Lots of great recipes like this in my books, Recipes from a Normal Mum, (available on Amazon, at The Works, Waterstones, WHSmith, The Book Depository and many smaller outlets) and The Power of Frozen (available exclusively in Iceland stores and through their website).

One year ago: Lemon cheesecake, Ginger and Caramac version, Peanut butter pie with an Oreo crust, Double chocolate pecan pie and salted caramel traybake, a Traditional Christmas pud and Parkin for Bonfire night

Two years ago: Chocolate hazelnut truffles and Delicious microwave Christmas pud

Three years ago: Mini Yorkshire pudding canapes, Christmas pudding fizz, Brandy butter icing and my Lemon drizzle secrets

Four years ago: Lime meringue pie with chocolate pastry, Christmas scones, Ginger cake with gingerbread Christmas cottage, Bonfire night treacle toffee and My festive take on cheesecake

Five years ago: Moonuts, Cheese biscuits, Parsnip soup and a Steamed cherry and pecan pudding

Chocolate lime piñata cake

Ingredients:

For the eggs:

For the cake:

To assemble and decorate:

For the icing:

Make the lime jelly up using 285mls boiling water (or simply half the amount of water as given on the packet) and refrigerate. Take each of the 6 eggs, shake vigorously (to try and break up the yolk so that it comes out easily) and hold slim end up, lengthways. Use a very sharp knife to tap into the top until you have broken a hole about 1cm in diameter. Pour the egg out of the hole into a bowl and repeat until all the egg shells are empty. Submerge in warm soapy water and shake gently to clean the inside of the egg shells. Rinse the eggs (inside and out) in hot water and leave to drain dry. Place each egg into a clean egg carton, hole end upwards and use a small funnel to fill each egg with the lime jelly. Place in the fridge to set.

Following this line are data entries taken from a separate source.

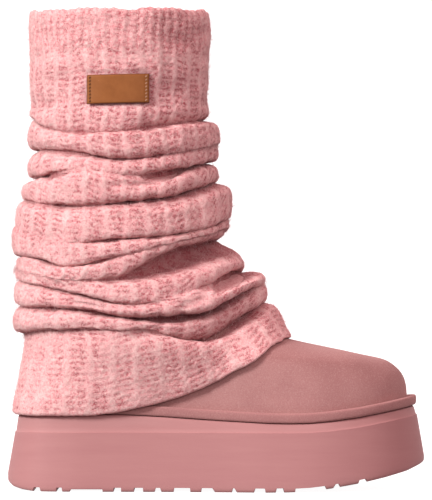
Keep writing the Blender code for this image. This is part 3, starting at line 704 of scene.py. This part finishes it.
def knit_forms(upper):
    """The knit's outside, with how far in it lies, and its inside, as smooth surfaces from rim to hem. Each
    crease pulls the leg's oval in by its depth, under a lip of the fold above, and each fold between two
    creases fills it out again."""
    angles = turns(KNIT_COLUMNS)
    outer, depths, inner = [], [], []

    def lay(shape, z, inset, depth=None):
        """A row of the outside. It lies in by its inset, unless a depth is given."""
        outer.append(oval_row(shape, z, inset, angles))
        depths.append(0 * angles + (inset if depth is None else depth))

    def line(shape, z, inset):
        """A row of the inside, a wall further in."""
        inner.append(oval_row(shape, z, inset + KNIT_WALL, angles))

    for rise, inset in RIM:
        lay(CUFF, BOOT_HEIGHT + rise, inset, 0)
    for share, inset in CUFF_ROWS:
        full = PLATFORM_HEIGHT + share * LEG_HEIGHT
        lay(CUFF, full, inset, 0)
    line(CUFF, BOOT_HEIGHT - 0.003, 0)
    line(CUFF, LABEL_Z, 0.001)
    levels = [*(np.array(crease["HEIGHT"]) / 1000 for crease in CREASES), HEM_HEIGHT]
    heights = [PLATFORM_HEIGHT + LEG_HEIGHT * around(level, angles) for level in levels]
    above, sunk = CUFF, 0.0
    for k, (crease, below) in enumerate(zip(CREASES, FOLDS)):
        sizes = (np.array(crease.get(name, [0])) / 100 for name in ("DEPTH", "UNDER", "SHOULDER", "WELL"))
        depth, lean, shoulder, well = (FOLD_DEPTH * around(size, angles) for size in sizes)
        depth = np.maximum(depth, 0)
        strong = held(depth / (0.45 * FOLD_DEPTH))
        halfway = [(a + b) / 2 for a, b in zip(above[:3], below)]
        z, last = heights[k], full
        full = (1 - below[3]) * z + below[3] * heights[k + 1]
        hang = np.maximum(-lean, 0) * strong
        under = np.minimum(np.maximum(lean, 0.3 * FOLD_DEPTH), 0.8 * (last - z))
        under = under * strong + 0.7 * (last - z) * (1 - strong)
        well = np.minimum(np.maximum(well, 0) * strong, 0.6 * (z - full))
        shoulder = np.minimum(shoulder + 0.5 * hang, 0.8 * (z - full - well))
        shoulder = shoulder * strong + 0.7 * (z - full) * (1 - strong)
        deep = DEEPER * depth
        for turn in (0.25, 0.75, 1.2):  # along the quarter oval of the underside
            level = z + under * (1 - np.sin(turn)) - hang * np.sin(turn) ** 2
            lay(above, level, 0.9 * deep * (1 - np.cos(turn)) + sunk)
        lay(halfway, z + 0.0003, deep + sunk)
        line(halfway, z, deep + sunk)
        sunk = FOLD_DEPTH * around(SUNK, angles) * (k == len(CREASES) - 2)
        bottom, rising, shallow = (np.maximum(share * depth, sunk) for share in (DEEPER, 0.5, 0.12))
        lay(halfway, z - 0.0006 - well, bottom)
        line(halfway, z - 0.0006 - well, bottom)
        lay(below, z - well - 0.45 * shoulder, rising)
        lay(below, z - well - shoulder, shallow)
        line(below, z - well - shoulder, shallow)
        lay(below, full, sunk)
        line(below, full, sunk)
        above = below
    cloud, normals = (part[:92:2, ::2].reshape(-1, 3) for part in (upper, normals_of(upper)))

    def seat(row):
        return evened(clear_of(row, cloud, normals, angles))

    hem = oval_row(HEM, 0.0, 0.0, angles)
    hem[:, 2] = np.maximum(heights[-1], along(SIDE_TOP, hem[:, 0]) + 2 * FIT)
    spot, normal = closest(hem, cloud, normals)
    seated = seat(np.column_stack([(spot + normal * 3 * FIT)[:, :2], hem[:, 2]]))
    low = seat(inner[-1])
    outer[-1] = outer[-1] + low - inner[-1]
    inner[-1] = low
    inner += [*(seat(low + (seated - low) * share) for share in (0.3, 0.6, 0.85)), seated]
    for row, extra in zip(inner[-4:], (0.0002, 0.0, 0.0004, 0.0)):
        out = row.copy()
        out[:, :2] += outward(row[:, :2]) * (KNIT_WALL + extra)
        outer.append(out)
    up = np.array([0, 0, 1.0])
    outer += [(outer[-1] + seated) / 2 - 0.001 * up, seated + 0.0004 * up, seated + 0.003 * up]
    inner[-1] = outer[-1]
    depths += [0 * angles] * (len(outer) - len(depths))
    return soft_rows(np.dstack([outer, depths]), 12), soft_rows(inner, 2)


def even_steps(rows, count):
    """The same surface with its rows at equal mean distances, and that distance for each row."""
    gap = np.linalg.norm(np.diff(rows[..., :3], axis=0), axis=2).mean(axis=1)
    run = np.concatenate([[0], np.cumsum(gap)])
    place = np.interp(np.linspace(0, run[-1], count), run, np.arange(len(rows)))
    low = np.minimum(place.astype(int), len(rows) - 2)
    f = (place - low)[:, None, None]
    return rows[low] * (1 - f) + rows[low + 1] * f, np.linspace(0, run[-1], count)


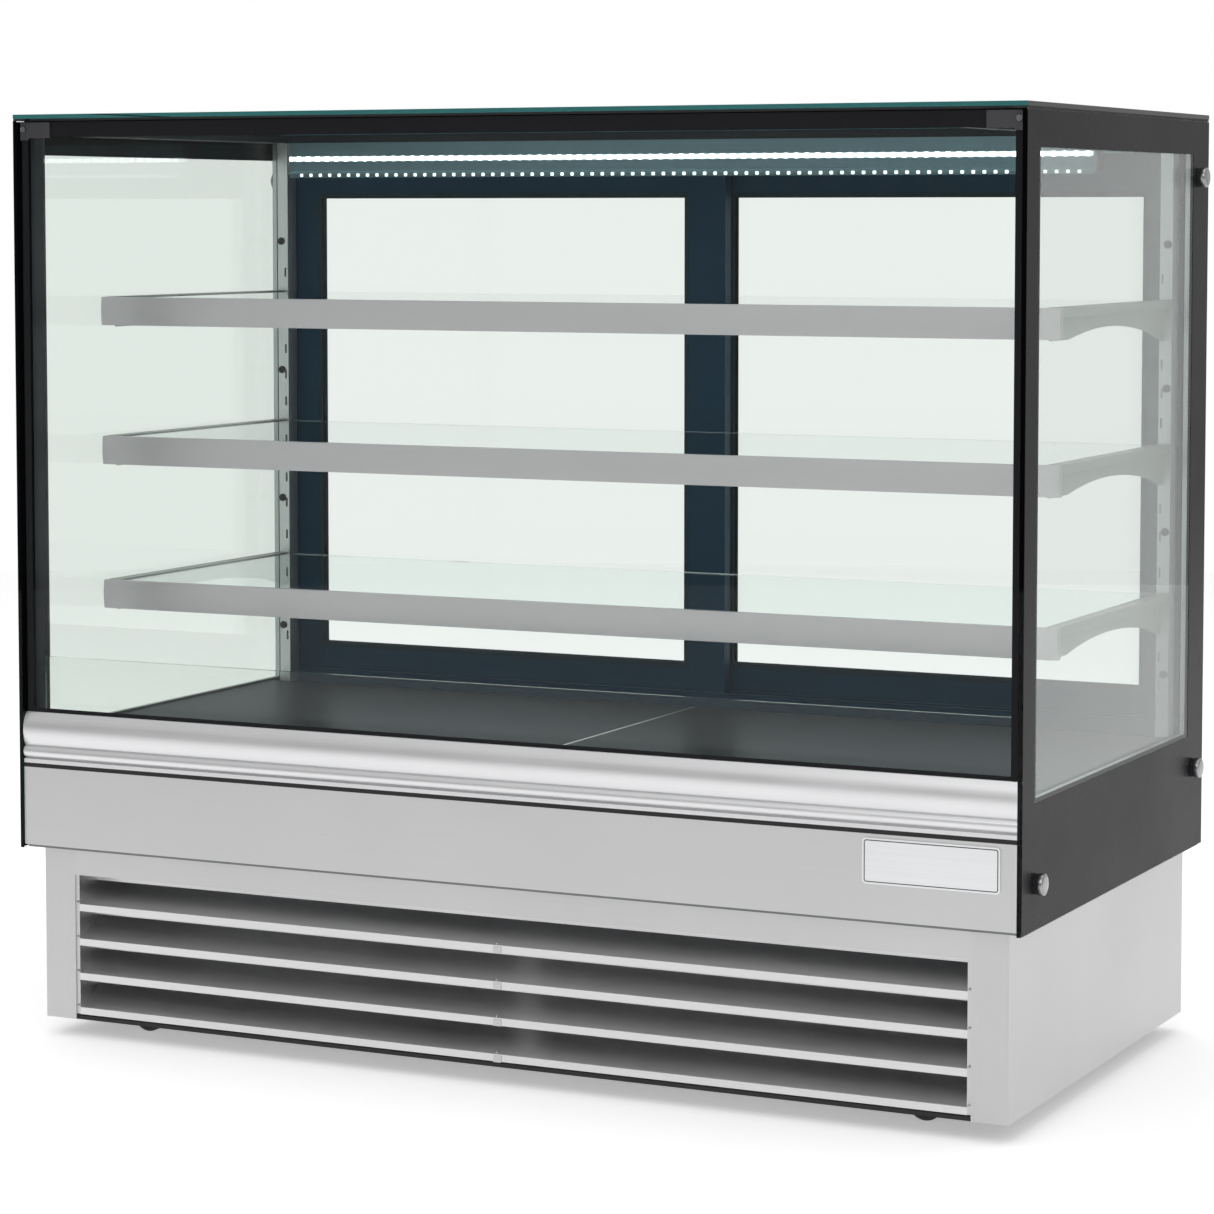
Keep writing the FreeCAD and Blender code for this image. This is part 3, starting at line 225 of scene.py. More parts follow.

Grease and line three 20cm cake tins and preheat the oven to 180°C/gas mark 4. In a large mixing bowl, dissolve the cocoa in the boiling water and whisk well until you have a thick, smooth paste. Add all the remaining cake ingredients and beat until thick and creamy, about 4 minutes in a stand mixer, 5 or so with a hand-held electric mixer and a little longer with a wooden spoon.

Split the mixture equally between the three tins and bake for 25–30 minutes until a skewer comes out of the centre clean and the edges of the cakes are just starting to shrink away from the sides. Leave to cool on a wire rack for 5 minutes or as soon as you can bear to touch them, remove them from the tins.

Make the buttercream by beating the butter until light and fluffy either using an electric mixer or using a wooden spoon by hand. Add the icing sugar, a tablespoon at a time, beating well after each addition. Add the vanilla extract, milk and cooled, melted dark chocolate, then beat for a further 5 minutes until really light and fluffy.

Place one cake layer on the board or cake stand you wish to display the cake on and use a circular cutter (or knife if you don’t have one) to cut a circle about 10cm wide from the centre.

Spread the remaining cake with a thin layer of lime curd and a layer of buttercream. Then on a chopping board cut the same sized circle from the second cake layer, using the circular piece of cut out spare cake as a guide. Carefully move the ring of cake over to the first layer and add a layer of lime curd and buttercream as before.

Fill the centre with 4 of the set jelly eggs, being careful to try and hide the holes by placing them facing inwards.

Then place the last layer of cake over the top, without any circle cut out.

(NB: You may wish to level the cakes if they have peaked in the oven).

Use the buttercream to cover the top and sides of the cake using a palate or regular table knife.

Scatter the crushed chocolate lime sweets in a ring around the top of the cake and place the two remaining jelly eggs in the centre. Serve!

NB: Keep the cake in the fridge until ready to serve, otherwise in warm weather/environments the jelly eggs will melt!

Oh and don’t forget to eat the centres. Chef’s perk!